In face of the growing social difficulties, the sincere fighter for the cause must stop in sad bewilderment. She cannot but see how little the general women’s movement has done for proletarian women, how incapable it is of improving the working and living conditions of the working class. The future of humanity must seem grey, drab and uncertain to those women who are fighting for equality but who have not adopted the proletarian world outlook or developed a firm faith in the coming of a more perfect social system. While the contemporary capitalist world remains unchanged, liberation must seem to them incomplete and impartial. What despair must grip the more thoughtful and sensitive of these women. Only the working class is capable of maintaining morale in the modem world with its distorted social relations.

With firm and measured step it advances steadily towards its aim. It draws the working women to its ranks. The proletarian woman bravely starts out on the thorny path of labour. Her legs sag; her body is torn. There are dangerous precipices along the way, and cruel beasts of prey are close at hand.

But only by taking this path is the woman able to achieve that distant but alluring aim – her true liberation in a new world of labour. During this difficult march to the bright future the proletarian woman, until recently a humiliated, downtrodden slave with no rights, learns to discard the slave mentality that has clung to her, step by step she transforms herself into an independent worker, an independent personality, free in love. It is she, fighting in the ranks of the proletariat, who wins for women the right to work; it is she, the “younger sister”, who prepares the ground for the “free” and “equal” woman of the future.

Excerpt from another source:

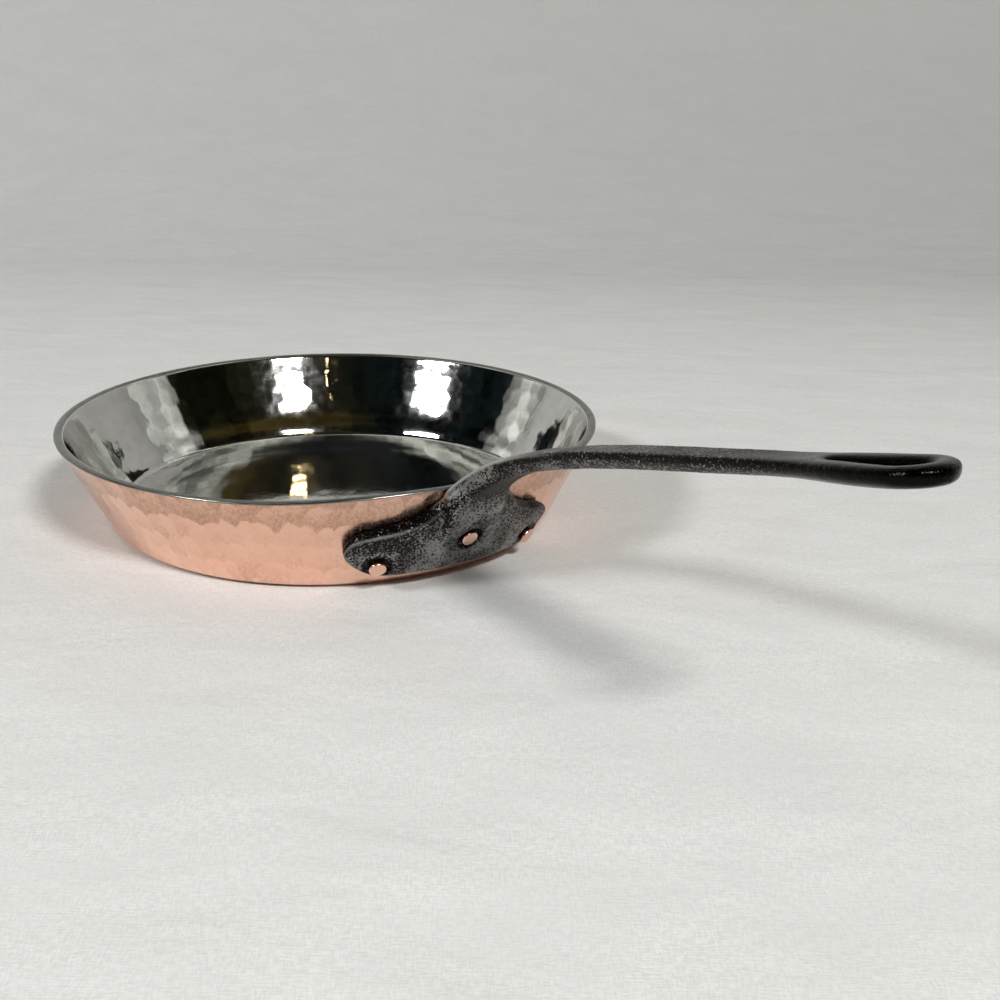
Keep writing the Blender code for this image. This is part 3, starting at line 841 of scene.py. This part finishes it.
def along(tree, direction, heading, low, high):
    """0 to 1 as a direction turns towards a heading."""
    dot = tree.nodes.new("ShaderNodeVectorMath")
    dot.operation = "DOT_PRODUCT"
    tree.links.new(direction, dot.inputs[0])
    dot.inputs[1].default_value = heading
    share = tree.nodes.new("ShaderNodeMapRange")
    tree.links.new(dot.outputs["Value"], share.inputs["Value"])
    share.inputs["From Min"].default_value = low
    share.inputs["From Max"].default_value = high
    return share.outputs["Result"]


def mix_colours(tree, factor, a, b):
    mix = tree.nodes.new("ShaderNodeMix")
    mix.data_type = "RGBA"
    tree.links.new(factor, mix.inputs["Factor"])
    tree.links.new(a, mix.inputs[6])
    tree.links.new(b, mix.inputs[7])
    return mix.outputs[2]


def build_world():
    """A dim room with a pale wall behind the pan.

    Elsewhere it is pale low down and dark above: green and gold on the camera's right, and
    bluish on its left.
    """
    world = bpy.data.worlds.new("room")
    bpy.context.scene.world = world
    world.use_nodes = True
    tree = world.node_tree
    direction = tree.nodes.new("ShaderNodeTexCoord").outputs["Generated"]
    split = tree.nodes.new("ShaderNodeSeparateXYZ")
    tree.links.new(direction, split.inputs[0])
    blue_side = (
        (0.0, (0.20, 0.20, 0.195)),
        (0.16, (0.11, 0.11, 0.105)),
        (0.32, (0.0035, 0.0055, 0.006)),
        (0.62, (0.002, 0.004, 0.004)),
        (0.86, (0.003, 0.005, 0.005)),
        (1.0, (0.010, 0.012, 0.013)),
    )
    gold_side = (
        (0.0, (0.20, 0.20, 0.195)),
        (0.16, (0.11, 0.11, 0.105)),
        (0.32, (0.002, 0.0035, 0.0015)),
        (0.62, (0.006, 0.006, 0.003)),
        (0.86, (0.040, 0.028, 0.006)),
        (1.0, (0.010, 0.012, 0.013)),
    )
    behind = (
        (0.0, (0.28, 0.28, 0.27)),
        (0.75, (0.36, 0.37, 0.34)),
        (0.92, (0.30, 0.31, 0.28)),
        (1.0, (0.03, 0.03, 0.03)),
    )
    gold_share = along(tree, direction, toward(90, 0), -0.3, 0.3)
    behind_share = along(tree, direction, -toward(0, 0), 0.05, 0.20)
    blue_room = room_ramp(tree, split, blue_side)
    gold_room = room_ramp(tree, split, gold_side)
    sides = mix_colours(tree, gold_share, blue_room, gold_room)
    room = mix_colours(tree, behind_share, sides, room_ramp(tree, split, behind))
    tree.links.new(room, tree.nodes["Background"].inputs["Color"])
    shapes = tree.nodes.new("ShaderNodeTexNoise")
    tree.links.new(direction, shapes.inputs["Vector"])
    shapes.inputs["Scale"].default_value = 4.0
    shapes.inputs["Detail"].default_value = 2.0
    spread = tree.nodes.new("ShaderNodeMapRange")
    tree.links.new(shapes.outputs["Fac"], spread.inputs["Value"])
    for name, number in (("From Min", 0.38), ("From Max", 0.68), ("To Min", 0.35), ("To Max", 3.2)):
        spread.inputs[name].default_value = number
    tree.links.new(spread.outputs["Result"], tree.nodes["Background"].inputs["Strength"])


def build_studio():
    build_camera()
    build_stage(cloth_material())
    build_world()
    for lamp in LAMPS:
        add_lamp(*lamp)
    bpy.context.scene.view_settings.view_transform = "Standard"


# ---------------------------------------------------------------- the whole model


def main():
    copper = copper_material()
    build_copper_body(copper)
    build_tin_lining(tin_material())
    build_handle(iron_material())
    for number, (name, angle, height) in enumerate(RIVETS):
        build_rivet(name, angle, height, copper, SEED + 20 + number)
    build_studio()


main()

For what reason, then, should the woman worker seek a union with the bourgeois feminists? Who, in actual fact, would stand to gain in the event of such an alliance? Certainly not the woman worker. She is her own saviour; her future is in her own hands. The working woman guards her class interests and is not deceived by great speeches about the “world all women share”. The working woman must not and does not forget that while the aim of bourgeois women is to secure their own welfare in the framework of a society antagonistic to us, our aim is to build, in the place of the old, outdated world, a bright temple of universal labour, comradely solidarity and joyful freedom.